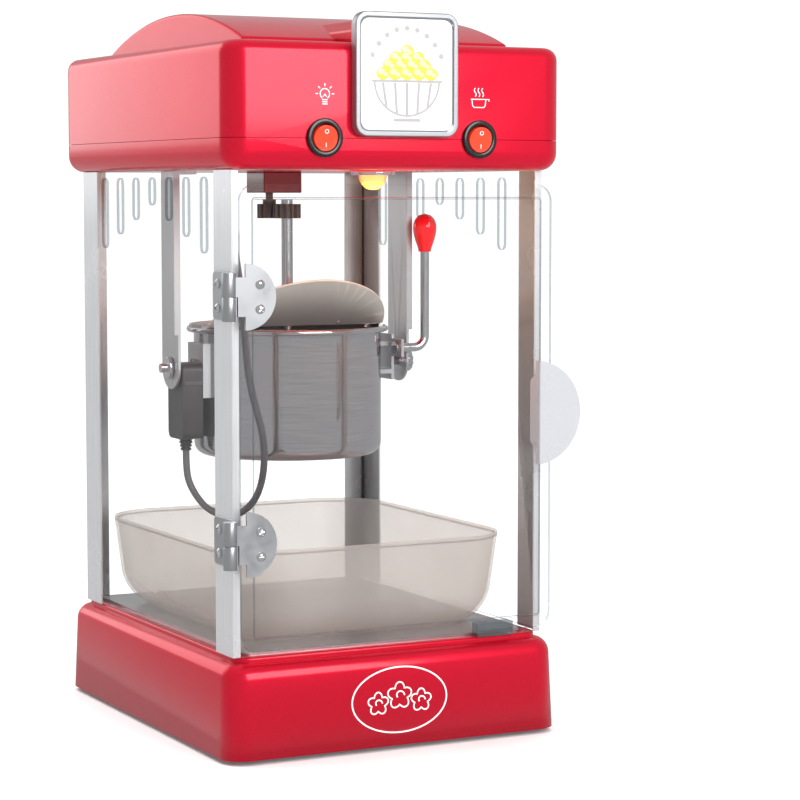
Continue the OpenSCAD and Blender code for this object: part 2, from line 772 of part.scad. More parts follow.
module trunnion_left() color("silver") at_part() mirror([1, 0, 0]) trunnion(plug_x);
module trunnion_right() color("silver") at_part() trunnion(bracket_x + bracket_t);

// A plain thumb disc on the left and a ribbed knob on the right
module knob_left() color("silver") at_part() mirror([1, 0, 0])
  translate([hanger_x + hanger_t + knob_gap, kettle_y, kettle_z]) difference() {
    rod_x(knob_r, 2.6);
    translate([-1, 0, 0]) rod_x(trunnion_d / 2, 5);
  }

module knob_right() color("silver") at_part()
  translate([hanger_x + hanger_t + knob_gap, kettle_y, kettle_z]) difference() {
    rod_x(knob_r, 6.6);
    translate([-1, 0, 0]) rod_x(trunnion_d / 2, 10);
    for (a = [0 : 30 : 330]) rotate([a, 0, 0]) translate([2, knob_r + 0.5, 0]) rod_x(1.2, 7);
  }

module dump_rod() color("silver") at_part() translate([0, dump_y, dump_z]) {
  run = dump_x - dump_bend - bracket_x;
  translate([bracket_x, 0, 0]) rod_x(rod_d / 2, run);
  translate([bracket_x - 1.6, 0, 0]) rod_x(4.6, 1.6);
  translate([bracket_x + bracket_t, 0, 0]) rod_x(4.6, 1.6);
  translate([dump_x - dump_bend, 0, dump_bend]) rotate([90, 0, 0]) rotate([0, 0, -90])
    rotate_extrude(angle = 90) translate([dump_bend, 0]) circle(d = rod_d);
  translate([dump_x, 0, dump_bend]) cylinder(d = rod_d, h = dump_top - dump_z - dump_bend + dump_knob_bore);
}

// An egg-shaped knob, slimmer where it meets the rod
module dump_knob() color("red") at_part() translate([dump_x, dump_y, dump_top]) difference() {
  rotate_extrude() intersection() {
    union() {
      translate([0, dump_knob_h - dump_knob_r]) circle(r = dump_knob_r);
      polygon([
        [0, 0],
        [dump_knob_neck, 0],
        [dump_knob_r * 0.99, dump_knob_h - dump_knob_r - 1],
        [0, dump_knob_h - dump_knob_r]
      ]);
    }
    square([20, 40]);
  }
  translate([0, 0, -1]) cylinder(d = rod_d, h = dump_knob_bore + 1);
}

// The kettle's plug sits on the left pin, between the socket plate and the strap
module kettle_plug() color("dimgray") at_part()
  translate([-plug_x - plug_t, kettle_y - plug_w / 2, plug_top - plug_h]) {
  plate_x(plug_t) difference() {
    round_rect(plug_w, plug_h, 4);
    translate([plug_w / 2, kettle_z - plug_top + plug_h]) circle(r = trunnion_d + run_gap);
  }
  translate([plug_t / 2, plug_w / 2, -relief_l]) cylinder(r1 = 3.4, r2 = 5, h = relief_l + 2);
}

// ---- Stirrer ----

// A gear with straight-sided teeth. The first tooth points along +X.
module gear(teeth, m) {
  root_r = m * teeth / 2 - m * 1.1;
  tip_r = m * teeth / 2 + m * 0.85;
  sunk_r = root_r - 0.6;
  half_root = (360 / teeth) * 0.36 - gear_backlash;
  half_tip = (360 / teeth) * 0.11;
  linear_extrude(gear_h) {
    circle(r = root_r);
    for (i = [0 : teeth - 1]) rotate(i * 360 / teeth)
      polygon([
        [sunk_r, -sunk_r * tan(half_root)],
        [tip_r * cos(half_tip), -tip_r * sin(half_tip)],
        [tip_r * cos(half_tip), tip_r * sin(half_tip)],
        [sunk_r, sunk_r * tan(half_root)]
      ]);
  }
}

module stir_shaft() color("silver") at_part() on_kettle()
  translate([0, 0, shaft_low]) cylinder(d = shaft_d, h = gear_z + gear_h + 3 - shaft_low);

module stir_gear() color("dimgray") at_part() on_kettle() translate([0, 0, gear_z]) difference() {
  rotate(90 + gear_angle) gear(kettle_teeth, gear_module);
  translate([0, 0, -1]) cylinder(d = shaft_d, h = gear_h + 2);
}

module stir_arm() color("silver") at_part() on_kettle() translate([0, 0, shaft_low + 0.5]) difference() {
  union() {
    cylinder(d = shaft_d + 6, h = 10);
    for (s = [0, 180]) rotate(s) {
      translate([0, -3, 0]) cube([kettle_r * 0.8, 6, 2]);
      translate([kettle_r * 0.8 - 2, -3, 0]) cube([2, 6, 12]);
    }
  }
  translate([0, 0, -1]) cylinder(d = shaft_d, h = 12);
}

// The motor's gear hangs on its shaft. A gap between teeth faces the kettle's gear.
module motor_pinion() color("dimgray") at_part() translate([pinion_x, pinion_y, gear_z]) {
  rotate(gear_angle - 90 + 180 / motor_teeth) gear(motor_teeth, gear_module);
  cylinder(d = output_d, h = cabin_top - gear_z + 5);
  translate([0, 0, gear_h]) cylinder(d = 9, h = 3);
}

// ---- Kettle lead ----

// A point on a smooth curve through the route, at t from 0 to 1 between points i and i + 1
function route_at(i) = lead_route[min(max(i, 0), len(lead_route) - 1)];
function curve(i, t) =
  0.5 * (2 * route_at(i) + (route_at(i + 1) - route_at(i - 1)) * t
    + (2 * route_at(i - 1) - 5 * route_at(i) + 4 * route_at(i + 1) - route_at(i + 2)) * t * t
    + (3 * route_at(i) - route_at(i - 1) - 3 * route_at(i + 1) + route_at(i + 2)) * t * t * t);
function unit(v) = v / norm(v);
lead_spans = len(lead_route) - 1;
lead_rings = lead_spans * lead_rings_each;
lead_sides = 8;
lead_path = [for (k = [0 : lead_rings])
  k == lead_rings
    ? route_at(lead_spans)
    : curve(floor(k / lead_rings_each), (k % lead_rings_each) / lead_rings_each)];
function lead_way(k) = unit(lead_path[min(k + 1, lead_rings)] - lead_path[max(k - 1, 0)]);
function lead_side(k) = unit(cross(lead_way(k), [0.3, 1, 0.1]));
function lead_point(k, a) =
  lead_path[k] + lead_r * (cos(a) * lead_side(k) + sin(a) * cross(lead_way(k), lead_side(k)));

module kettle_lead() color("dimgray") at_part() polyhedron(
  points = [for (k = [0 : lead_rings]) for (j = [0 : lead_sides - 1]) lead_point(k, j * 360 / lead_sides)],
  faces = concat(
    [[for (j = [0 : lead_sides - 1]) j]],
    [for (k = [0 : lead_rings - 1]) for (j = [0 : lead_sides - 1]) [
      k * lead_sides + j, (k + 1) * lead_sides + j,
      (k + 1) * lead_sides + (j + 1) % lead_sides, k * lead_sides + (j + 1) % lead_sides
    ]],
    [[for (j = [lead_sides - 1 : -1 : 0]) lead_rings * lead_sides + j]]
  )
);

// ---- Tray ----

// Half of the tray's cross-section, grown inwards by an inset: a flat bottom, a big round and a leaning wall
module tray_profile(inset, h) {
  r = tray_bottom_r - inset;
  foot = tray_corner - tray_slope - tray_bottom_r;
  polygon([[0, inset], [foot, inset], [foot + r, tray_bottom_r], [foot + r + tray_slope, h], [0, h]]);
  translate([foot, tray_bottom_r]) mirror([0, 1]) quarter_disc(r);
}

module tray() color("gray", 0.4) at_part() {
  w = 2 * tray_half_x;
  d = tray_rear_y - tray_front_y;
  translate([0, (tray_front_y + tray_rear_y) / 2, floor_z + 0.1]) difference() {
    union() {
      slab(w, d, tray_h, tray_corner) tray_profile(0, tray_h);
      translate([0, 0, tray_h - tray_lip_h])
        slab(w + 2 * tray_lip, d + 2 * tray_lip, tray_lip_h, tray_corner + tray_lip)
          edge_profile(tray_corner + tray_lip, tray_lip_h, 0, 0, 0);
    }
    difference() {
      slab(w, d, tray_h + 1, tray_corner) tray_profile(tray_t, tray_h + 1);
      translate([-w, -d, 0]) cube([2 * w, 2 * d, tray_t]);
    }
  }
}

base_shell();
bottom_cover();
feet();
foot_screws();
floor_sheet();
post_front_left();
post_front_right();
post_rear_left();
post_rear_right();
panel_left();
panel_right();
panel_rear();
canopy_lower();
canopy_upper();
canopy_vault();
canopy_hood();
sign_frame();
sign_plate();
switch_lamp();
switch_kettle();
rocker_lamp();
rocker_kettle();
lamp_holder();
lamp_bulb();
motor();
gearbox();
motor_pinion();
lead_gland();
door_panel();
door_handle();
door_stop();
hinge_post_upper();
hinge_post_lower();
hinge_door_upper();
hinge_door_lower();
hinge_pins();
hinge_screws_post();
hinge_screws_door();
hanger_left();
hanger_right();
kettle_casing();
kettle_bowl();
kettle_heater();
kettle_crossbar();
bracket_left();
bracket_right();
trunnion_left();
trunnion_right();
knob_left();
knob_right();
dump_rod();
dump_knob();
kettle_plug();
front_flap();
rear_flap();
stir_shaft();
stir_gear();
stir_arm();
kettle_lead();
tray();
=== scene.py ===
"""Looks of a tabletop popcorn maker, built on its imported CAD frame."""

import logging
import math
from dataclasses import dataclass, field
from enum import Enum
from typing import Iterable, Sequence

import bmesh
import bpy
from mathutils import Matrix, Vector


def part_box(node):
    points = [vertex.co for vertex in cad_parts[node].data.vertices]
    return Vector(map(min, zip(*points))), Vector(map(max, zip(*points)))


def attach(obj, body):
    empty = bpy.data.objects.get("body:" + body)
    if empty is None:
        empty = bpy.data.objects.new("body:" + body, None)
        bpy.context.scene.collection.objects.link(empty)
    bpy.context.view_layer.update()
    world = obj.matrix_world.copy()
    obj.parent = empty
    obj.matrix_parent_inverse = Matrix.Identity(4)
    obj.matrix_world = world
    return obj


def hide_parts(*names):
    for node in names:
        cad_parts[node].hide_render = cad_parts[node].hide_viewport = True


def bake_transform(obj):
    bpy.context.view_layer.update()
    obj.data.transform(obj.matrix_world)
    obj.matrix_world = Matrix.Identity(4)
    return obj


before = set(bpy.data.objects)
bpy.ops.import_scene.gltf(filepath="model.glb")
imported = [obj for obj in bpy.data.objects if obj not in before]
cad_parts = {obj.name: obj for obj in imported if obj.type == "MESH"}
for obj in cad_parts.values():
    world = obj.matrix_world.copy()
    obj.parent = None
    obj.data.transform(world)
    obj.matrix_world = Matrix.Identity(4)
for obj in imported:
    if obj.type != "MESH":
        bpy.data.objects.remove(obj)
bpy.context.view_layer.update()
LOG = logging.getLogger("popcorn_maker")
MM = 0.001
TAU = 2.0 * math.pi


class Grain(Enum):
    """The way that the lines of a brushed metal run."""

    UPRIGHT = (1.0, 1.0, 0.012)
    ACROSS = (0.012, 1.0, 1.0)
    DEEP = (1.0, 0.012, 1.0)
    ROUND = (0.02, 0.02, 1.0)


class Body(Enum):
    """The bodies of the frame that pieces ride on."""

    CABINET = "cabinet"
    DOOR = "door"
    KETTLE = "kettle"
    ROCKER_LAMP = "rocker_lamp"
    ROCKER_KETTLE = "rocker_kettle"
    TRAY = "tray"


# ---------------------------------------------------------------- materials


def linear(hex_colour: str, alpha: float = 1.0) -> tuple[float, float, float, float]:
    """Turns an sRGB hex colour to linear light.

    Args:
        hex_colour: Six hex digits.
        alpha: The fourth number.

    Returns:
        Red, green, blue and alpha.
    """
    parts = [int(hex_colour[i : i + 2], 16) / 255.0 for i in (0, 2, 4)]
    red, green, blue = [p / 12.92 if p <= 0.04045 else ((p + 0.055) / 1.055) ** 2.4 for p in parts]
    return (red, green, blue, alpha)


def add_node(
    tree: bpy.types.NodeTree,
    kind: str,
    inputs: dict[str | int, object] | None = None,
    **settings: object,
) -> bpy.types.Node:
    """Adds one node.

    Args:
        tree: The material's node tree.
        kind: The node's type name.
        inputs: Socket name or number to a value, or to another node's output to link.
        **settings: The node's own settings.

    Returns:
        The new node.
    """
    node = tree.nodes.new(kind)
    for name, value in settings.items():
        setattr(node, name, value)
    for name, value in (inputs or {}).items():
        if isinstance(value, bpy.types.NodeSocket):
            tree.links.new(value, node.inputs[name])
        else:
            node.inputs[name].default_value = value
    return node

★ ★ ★

• Stated exercise: Pick out each line in the material containing "imported".

• Task response:
"""Looks of a tabletop popcorn maker, built on its imported CAD frame."""
imported = [obj for obj in bpy.data.objects if obj not in before]
cad_parts = {obj.name: obj for obj in imported if obj.type == "MESH"}
for obj in imported:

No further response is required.